* [AIM OF THE TASK]: Restate the opening lines of the material below word for word, stopping after the line that contains "CUT_ROUGHNESS = 0.62".
[start]
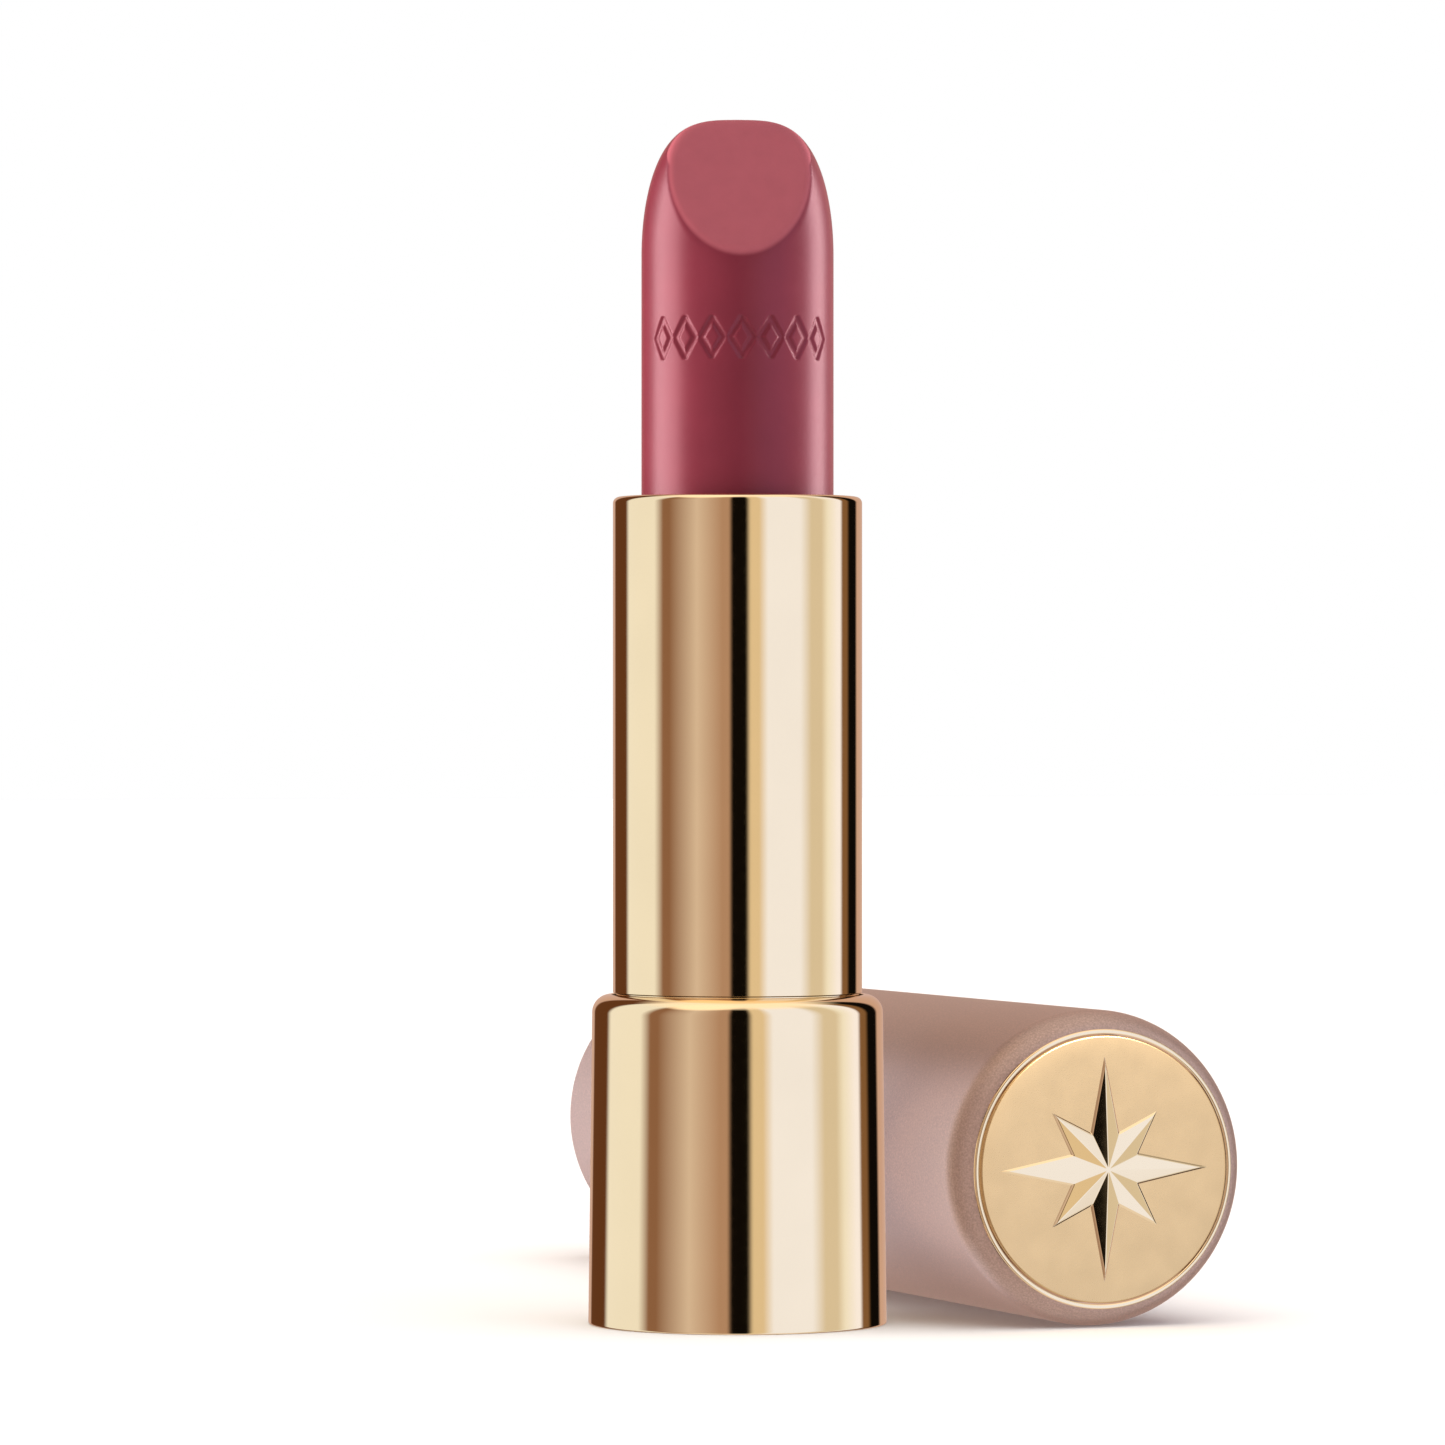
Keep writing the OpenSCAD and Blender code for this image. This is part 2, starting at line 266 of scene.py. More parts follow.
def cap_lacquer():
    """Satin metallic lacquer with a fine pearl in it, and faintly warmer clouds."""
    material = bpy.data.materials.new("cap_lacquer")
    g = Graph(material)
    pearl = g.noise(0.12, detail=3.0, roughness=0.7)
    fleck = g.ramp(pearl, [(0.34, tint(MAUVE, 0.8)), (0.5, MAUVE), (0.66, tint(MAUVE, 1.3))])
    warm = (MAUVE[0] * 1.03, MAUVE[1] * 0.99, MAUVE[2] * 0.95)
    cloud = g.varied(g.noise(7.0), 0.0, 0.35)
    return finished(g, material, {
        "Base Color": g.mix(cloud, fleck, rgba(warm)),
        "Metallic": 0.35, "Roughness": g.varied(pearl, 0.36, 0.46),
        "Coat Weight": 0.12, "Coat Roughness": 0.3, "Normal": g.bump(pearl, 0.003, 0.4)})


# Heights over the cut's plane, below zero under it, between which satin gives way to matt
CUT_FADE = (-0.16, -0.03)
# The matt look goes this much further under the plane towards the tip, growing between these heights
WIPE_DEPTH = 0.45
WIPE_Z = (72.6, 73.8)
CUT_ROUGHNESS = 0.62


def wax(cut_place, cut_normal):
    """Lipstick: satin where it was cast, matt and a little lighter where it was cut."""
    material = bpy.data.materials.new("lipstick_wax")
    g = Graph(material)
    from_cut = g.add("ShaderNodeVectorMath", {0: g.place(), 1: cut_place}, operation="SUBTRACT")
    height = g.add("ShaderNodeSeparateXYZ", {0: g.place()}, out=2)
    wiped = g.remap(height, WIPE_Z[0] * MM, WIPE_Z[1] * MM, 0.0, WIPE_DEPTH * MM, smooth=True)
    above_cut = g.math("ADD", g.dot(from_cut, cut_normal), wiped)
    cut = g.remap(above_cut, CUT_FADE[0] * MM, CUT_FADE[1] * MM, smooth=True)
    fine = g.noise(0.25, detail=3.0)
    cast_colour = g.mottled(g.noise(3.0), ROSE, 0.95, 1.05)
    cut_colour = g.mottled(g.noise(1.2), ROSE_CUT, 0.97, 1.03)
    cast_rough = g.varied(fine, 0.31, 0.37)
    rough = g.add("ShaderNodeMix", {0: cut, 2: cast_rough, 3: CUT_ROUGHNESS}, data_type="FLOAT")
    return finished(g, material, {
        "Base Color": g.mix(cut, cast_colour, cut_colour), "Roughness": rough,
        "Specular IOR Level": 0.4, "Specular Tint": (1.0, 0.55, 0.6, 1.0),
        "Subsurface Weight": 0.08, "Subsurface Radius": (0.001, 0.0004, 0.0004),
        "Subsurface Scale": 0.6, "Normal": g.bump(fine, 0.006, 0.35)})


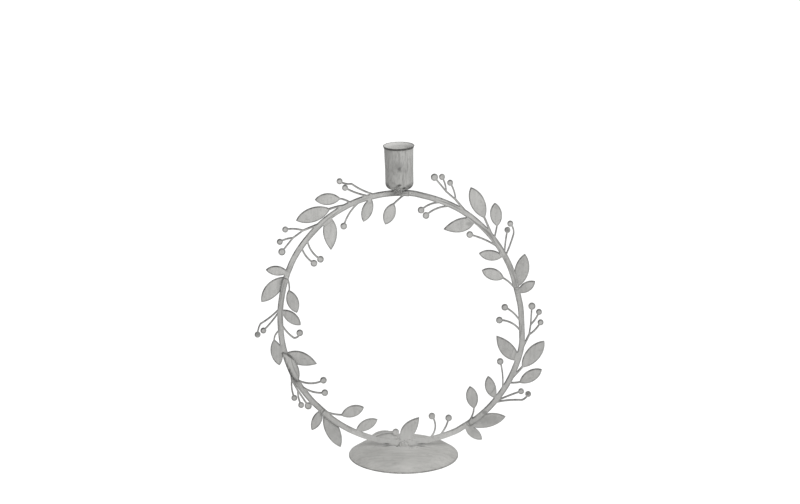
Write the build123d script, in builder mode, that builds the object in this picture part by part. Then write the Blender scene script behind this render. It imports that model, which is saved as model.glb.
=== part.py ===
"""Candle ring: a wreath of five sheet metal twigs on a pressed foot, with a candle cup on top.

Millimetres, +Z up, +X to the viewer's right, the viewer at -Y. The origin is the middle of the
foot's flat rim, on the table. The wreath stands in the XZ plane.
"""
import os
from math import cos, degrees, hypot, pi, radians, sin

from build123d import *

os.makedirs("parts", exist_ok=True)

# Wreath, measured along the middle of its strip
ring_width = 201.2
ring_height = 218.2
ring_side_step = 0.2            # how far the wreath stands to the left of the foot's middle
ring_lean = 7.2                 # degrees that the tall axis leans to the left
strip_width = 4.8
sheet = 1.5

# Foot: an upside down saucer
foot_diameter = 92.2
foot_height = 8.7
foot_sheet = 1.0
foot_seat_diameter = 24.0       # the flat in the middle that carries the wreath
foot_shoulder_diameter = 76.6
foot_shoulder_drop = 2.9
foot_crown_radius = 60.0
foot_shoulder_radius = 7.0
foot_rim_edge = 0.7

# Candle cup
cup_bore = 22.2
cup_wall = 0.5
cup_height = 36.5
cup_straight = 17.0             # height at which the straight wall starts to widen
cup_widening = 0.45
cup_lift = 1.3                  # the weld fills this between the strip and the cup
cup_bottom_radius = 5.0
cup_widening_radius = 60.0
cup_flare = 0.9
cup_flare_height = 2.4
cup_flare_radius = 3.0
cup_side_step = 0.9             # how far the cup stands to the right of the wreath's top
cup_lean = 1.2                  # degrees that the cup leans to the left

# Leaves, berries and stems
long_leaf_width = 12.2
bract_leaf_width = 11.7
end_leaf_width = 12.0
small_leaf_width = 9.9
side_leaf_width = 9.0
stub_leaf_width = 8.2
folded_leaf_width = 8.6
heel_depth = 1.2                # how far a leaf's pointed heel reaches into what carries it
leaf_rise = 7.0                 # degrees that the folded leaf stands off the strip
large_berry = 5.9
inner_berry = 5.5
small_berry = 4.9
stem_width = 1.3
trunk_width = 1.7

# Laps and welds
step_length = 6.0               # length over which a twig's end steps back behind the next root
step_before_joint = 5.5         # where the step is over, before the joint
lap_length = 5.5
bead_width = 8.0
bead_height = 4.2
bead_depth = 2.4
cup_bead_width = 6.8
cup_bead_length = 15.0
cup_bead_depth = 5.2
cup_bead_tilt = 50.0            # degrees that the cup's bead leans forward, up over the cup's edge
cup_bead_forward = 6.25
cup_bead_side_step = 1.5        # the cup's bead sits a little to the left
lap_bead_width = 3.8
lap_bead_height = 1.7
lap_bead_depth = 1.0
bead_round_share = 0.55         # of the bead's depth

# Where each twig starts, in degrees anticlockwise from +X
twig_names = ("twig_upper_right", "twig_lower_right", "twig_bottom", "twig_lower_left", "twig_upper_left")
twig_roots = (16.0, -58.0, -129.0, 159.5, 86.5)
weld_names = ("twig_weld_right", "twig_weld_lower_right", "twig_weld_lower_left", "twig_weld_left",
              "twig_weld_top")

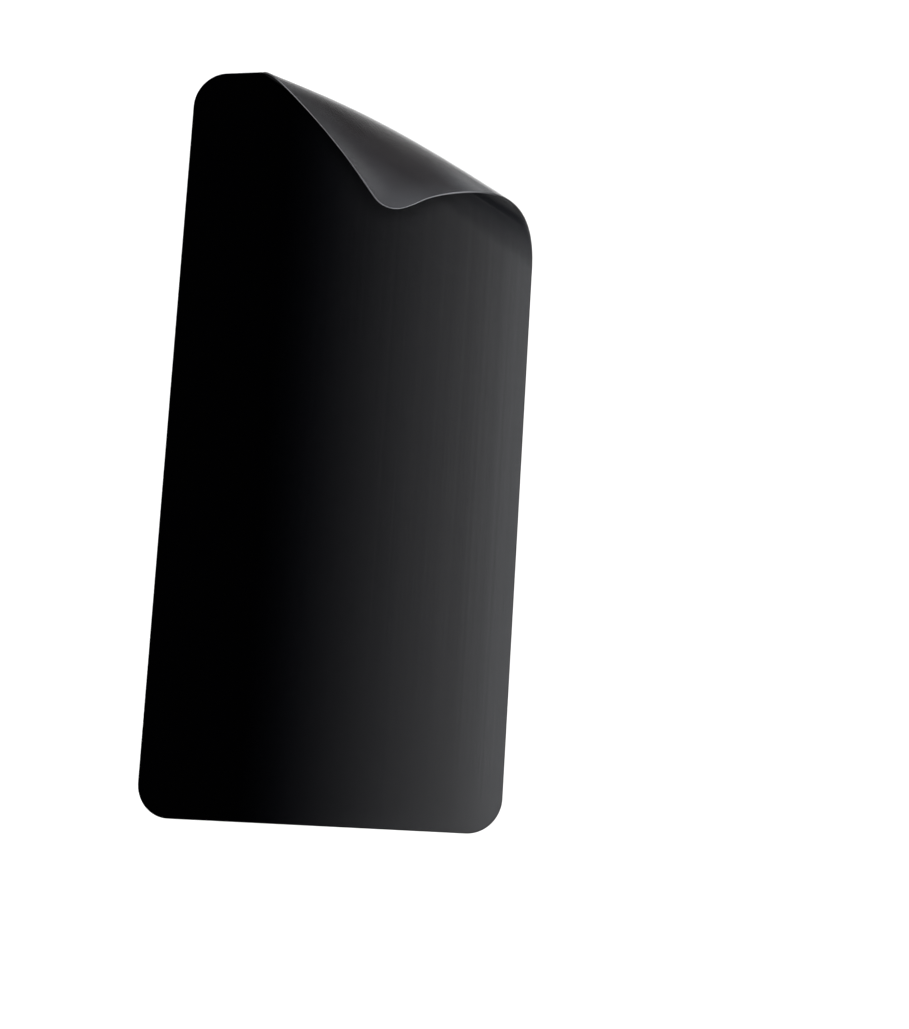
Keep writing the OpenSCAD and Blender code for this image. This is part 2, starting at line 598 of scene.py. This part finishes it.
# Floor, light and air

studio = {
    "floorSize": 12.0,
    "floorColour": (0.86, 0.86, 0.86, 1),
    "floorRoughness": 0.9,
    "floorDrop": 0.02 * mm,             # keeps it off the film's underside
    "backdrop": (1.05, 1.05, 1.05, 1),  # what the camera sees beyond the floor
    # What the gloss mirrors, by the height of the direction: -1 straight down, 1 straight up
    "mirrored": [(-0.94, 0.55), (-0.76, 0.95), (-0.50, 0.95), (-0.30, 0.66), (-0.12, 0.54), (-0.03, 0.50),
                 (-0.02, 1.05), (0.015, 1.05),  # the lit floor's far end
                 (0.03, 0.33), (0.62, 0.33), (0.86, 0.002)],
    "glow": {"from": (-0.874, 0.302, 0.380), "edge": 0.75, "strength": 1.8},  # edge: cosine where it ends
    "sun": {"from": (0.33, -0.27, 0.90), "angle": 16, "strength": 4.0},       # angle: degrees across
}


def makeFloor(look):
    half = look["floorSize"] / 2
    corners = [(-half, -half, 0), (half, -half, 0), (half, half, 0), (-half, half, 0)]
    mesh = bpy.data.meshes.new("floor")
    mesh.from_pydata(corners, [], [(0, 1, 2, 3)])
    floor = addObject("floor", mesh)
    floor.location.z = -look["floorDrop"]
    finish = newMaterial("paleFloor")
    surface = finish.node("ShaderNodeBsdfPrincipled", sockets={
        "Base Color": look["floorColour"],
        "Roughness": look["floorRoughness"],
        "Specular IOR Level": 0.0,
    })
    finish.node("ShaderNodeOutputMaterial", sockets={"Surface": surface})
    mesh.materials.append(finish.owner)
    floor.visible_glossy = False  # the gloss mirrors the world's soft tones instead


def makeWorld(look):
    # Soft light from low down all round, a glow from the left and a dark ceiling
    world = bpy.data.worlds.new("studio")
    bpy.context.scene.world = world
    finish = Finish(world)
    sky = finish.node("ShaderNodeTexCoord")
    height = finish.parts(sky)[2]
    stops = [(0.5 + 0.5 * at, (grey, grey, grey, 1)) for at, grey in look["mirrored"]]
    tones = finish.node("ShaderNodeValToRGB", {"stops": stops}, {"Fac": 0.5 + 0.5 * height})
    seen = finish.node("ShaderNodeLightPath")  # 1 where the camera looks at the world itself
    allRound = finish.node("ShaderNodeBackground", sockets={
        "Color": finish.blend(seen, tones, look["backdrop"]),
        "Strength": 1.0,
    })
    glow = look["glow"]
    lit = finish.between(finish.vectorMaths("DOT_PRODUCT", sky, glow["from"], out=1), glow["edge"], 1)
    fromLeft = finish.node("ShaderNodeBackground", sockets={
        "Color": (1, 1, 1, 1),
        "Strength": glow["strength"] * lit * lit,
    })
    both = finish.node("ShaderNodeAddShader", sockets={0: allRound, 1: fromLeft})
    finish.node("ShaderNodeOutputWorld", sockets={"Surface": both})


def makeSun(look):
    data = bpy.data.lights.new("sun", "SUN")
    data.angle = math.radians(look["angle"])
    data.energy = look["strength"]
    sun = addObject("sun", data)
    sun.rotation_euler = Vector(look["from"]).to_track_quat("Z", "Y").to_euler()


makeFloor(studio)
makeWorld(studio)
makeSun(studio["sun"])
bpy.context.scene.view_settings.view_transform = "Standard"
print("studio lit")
[end]
* [EXERCISE RESULT]:
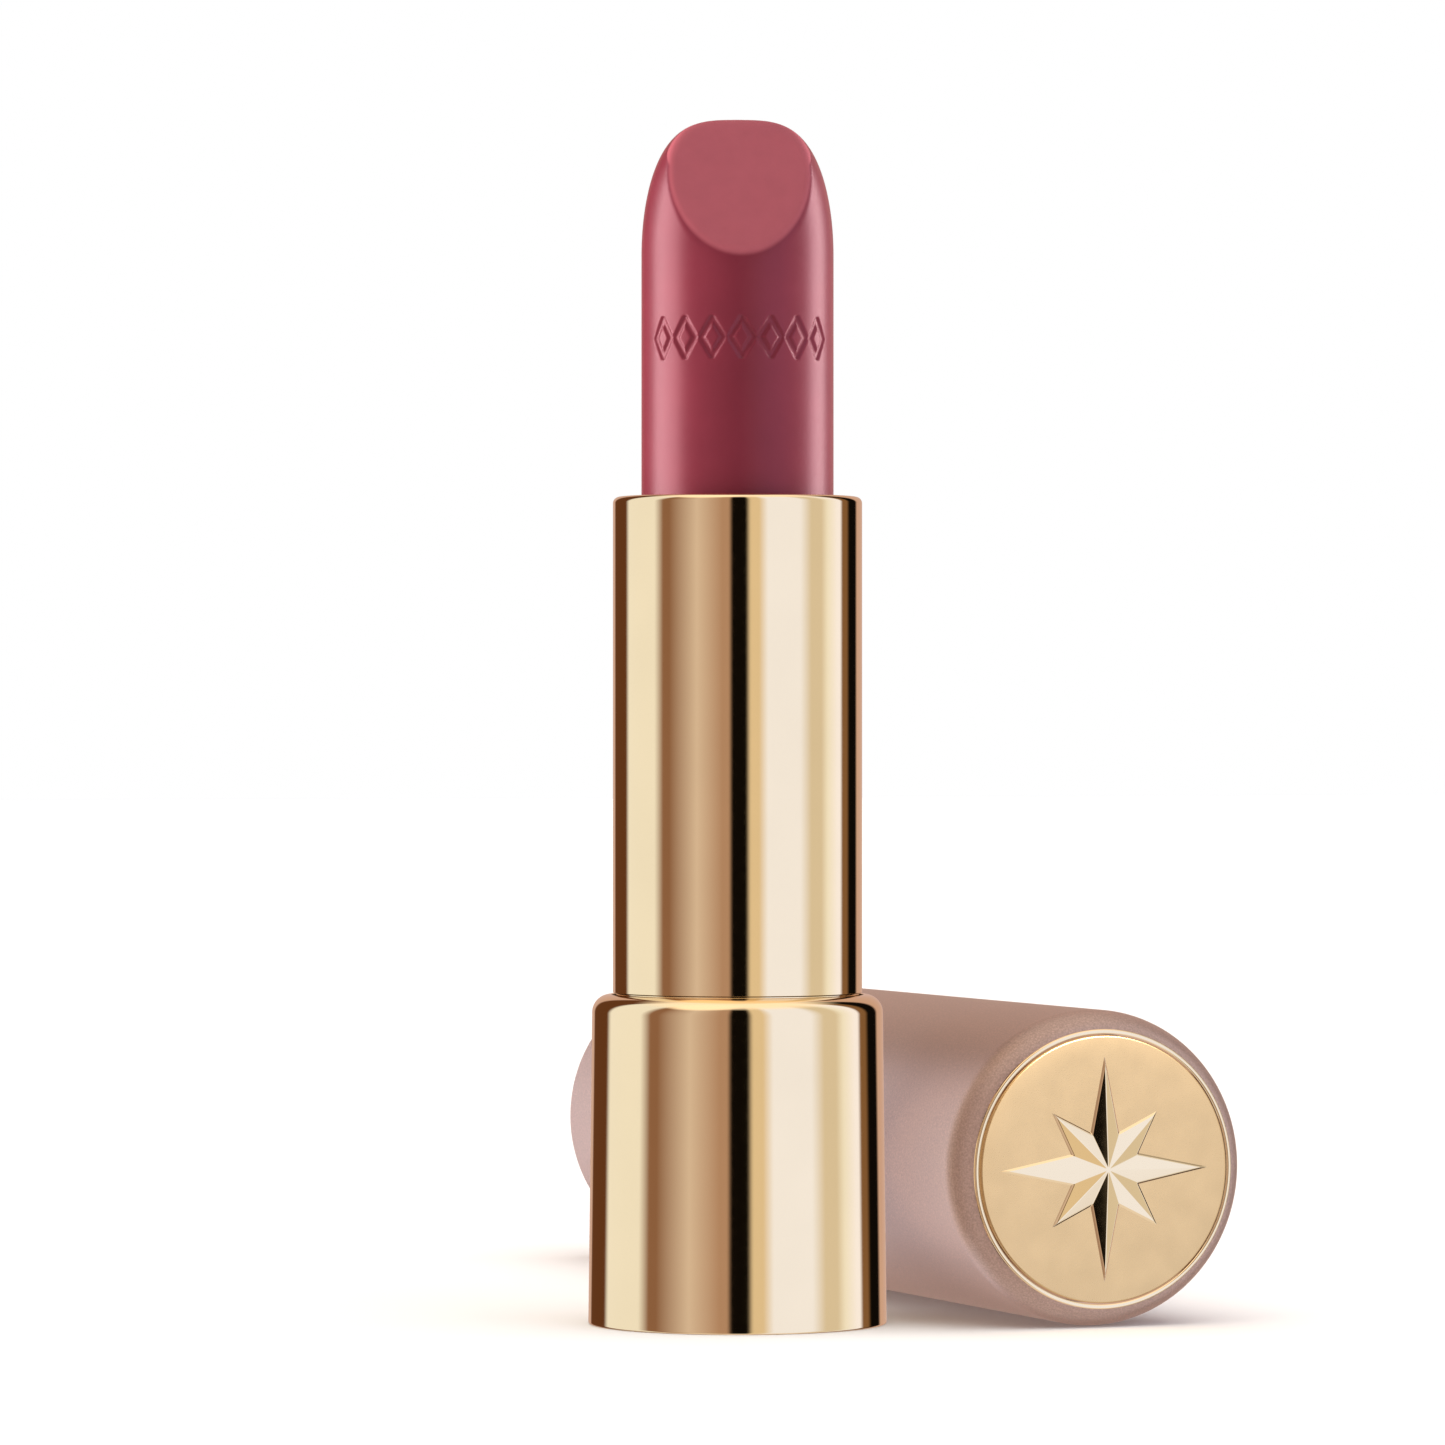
Keep writing the OpenSCAD and Blender code for this image. This is part 2, starting at line 266 of scene.py. More parts follow.
def cap_lacquer():
    """Satin metallic lacquer with a fine pearl in it, and faintly warmer clouds."""
    material = bpy.data.materials.new("cap_lacquer")
    g = Graph(material)
    pearl = g.noise(0.12, detail=3.0, roughness=0.7)
    fleck = g.ramp(pearl, [(0.34, tint(MAUVE, 0.8)), (0.5, MAUVE), (0.66, tint(MAUVE, 1.3))])
    warm = (MAUVE[0] * 1.03, MAUVE[1] * 0.99, MAUVE[2] * 0.95)
    cloud = g.varied(g.noise(7.0), 0.0, 0.35)
    return finished(g, material, {
        "Base Color": g.mix(cloud, fleck, rgba(warm)),
        "Metallic": 0.35, "Roughness": g.varied(pearl, 0.36, 0.46),
        "Coat Weight": 0.12, "Coat Roughness": 0.3, "Normal": g.bump(pearl, 0.003, 0.4)})


# Heights over the cut's plane, below zero under it, between which satin gives way to matt
CUT_FADE = (-0.16, -0.03)
# The matt look goes this much further under the plane towards the tip, growing between these heights
WIPE_DEPTH = 0.45
WIPE_Z = (72.6, 73.8)
CUT_ROUGHNESS = 0.62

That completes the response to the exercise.